Pengambil kebijakan dalam hal ini pihak Kementerian perlu mengeluarkan kebijakan yang mengikat bahwa status Satgas PPKS di perguruan tinggi bisa menjadi unit dalam SOTK dan mendapatkan fasilitas dan sumber daya seperti unit-unit lainnya.
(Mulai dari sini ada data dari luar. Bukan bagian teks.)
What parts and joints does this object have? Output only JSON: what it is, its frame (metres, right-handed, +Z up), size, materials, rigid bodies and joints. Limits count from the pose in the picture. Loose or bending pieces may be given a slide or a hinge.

Hal ini bertujuan untuk menguatkan kelembagaan Satgas PPKS dan kapasitas Satgas PPKS tidak terbatas pada PTN.
Namun yang tidak kalah penting Bappenas perlu melakukan sinkronisasi pada beragam peraturan tentang PPKS, seperti UU No 12/2022, UU No 1/2023 dan Permendikbud 30/2021. Selain itu, Bappenas juga bisa membangun program yang memberikan dukungan dan fasilitas bagi korban KS di perguruan tinggi untuk memastikan keberlanjutan pendidikan korban,” tuturnya.
Adapun Komnas Perempuan, kata Sri, harus bersinergi dengan Kemenristek dan KemenPPA dalam pendokumentasian dan analisis kasus secara komprehensif dalam memperkuat pemantauan terhadap implementasi kebijakan PPKS di perguruan tinggi. “Komnas Perempuan bisa melakukan kajian terhadap kebijakan-kebijakan diskriminatif di perguruan tinggi dan melakukan sinergi dengan Kemendikbudristek dalam evaluasi dan revisi perguruan tinggi yang memiliki kebijakan diskriminatif dan berpeluang terhadap kekerasan seksual,” kata Sri.
Di lingkungan media, bisa dilakukan dengan menutup kemungkinan terjadinya kasus kekerasan seksual sehingga lembaga dan organisasi media bisa memberikan perlindungan dan edukasi pada jurnalis dalam peliputan berita serta mempertimbangkan keamanan, keselamatan dan penghindaran cara pemberitaan dan menggunakan istilah yang membuka identitas korban, sejarah seksualitas korban. “Organisasi jurnalis bisa melakukan pelatihan integrasi perspektif korban dalam menulis berita mengenai kekerasan seksual,” tuturnya.
Hasil rekomendasi ini menurut Sri dapat ditindaklanjuti oleh Perguruan Tinggi melalui Satgas PPKS, Kemendikbudristek, Bappenas, Komisi Nasional Anti Kekerasan Terhadap Perempuan (Komnas Perempuan), Pemerintah Daerah melalui Unit Pelaksana Teknis Daerah Perlindungan Perempuan dan Anak (UPTD PPA), Organisasi Masyarakat Sipil, hingga media.